Electricity grid companies are under pressure to raise distribution prices as the weather-proofing of the grids is brought up to the level required by the Electricity Market Act by the end of 2028.

In 2022, Caruna's electricity distribution customers had the opportunity to comment on the company's electricity grid development plans. Over 4,000 of the company's customers provided feedback on the plans.

== Turnover ==
In 2022 the net sales amounted to EUR 484 million. Caruna paid a total of EUR 6.3 million in corporation tax in 2022. Caruna invested 127 million on building a reliable, weatherproof electricity network.

In 2017 Caruna turnover was €145 million and state tax rate 4% (€6 million). In 2017 Caruna paid its stakeholders 8.17% interest (77 million) while market loans were 1.5–3 % interest. Company interest cost were reduced from the taxable income based on Sipilä Cabinet taxation rules.

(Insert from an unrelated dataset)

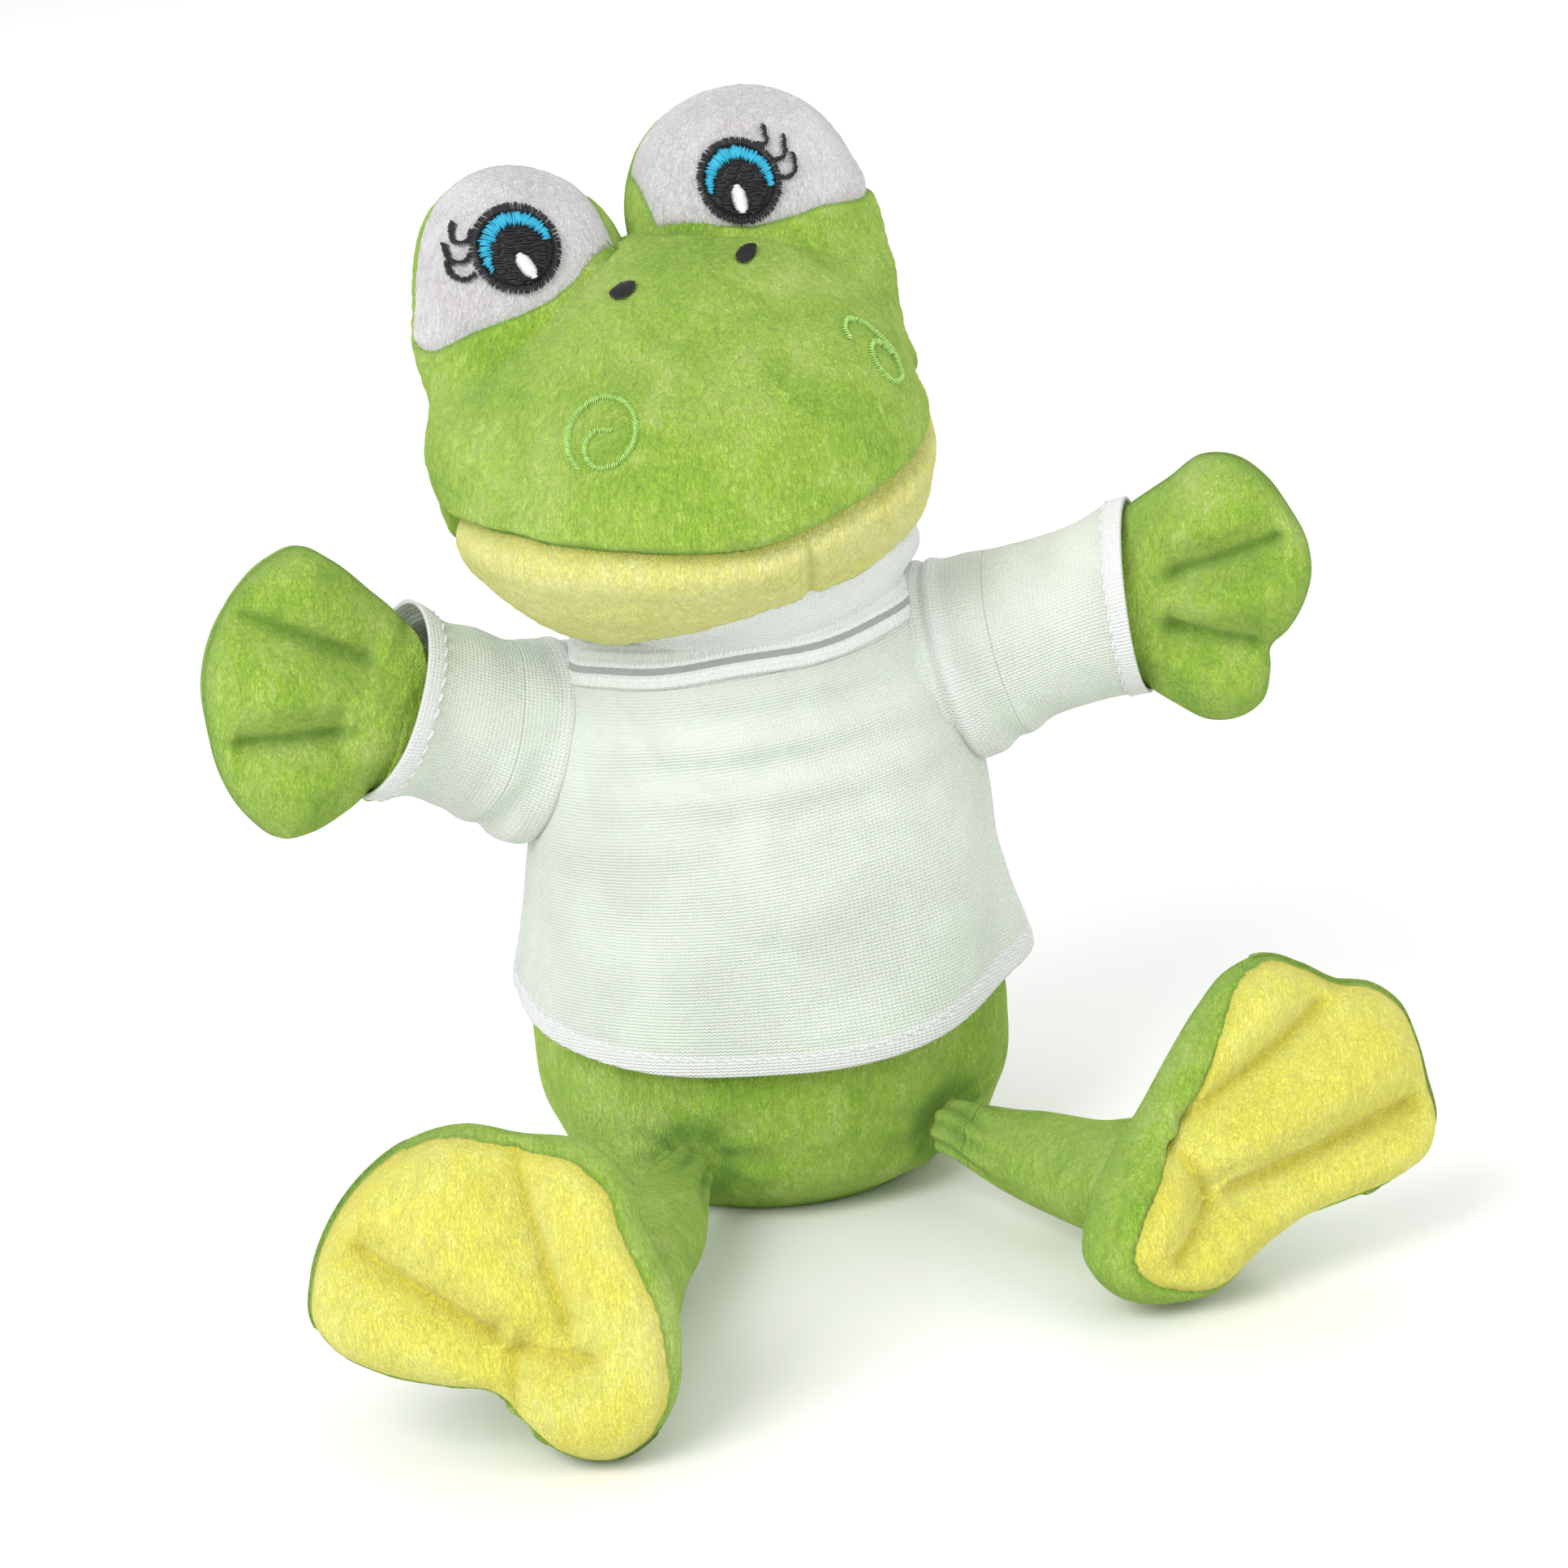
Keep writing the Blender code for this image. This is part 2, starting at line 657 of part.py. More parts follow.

== Criticism of tax planning ==
According to the civic organization Finnwatch, the Finnish state lost approximately €12 million in tax revenue in 2017 due to the company's tax planning. This was made possible by a loophole in Finland's tax legislation, which allows for lower taxes by using another company within the same group, operating in a lower-tax country, as a lender to the company in the higher-tax country. The method is based on a balance sheet exemption rule, which allows the company to deduct interest expenses in its taxation. Finnwatch criticized the Finnish government for not preventing the aforementioned practice through legislation, even though it would be technically possible.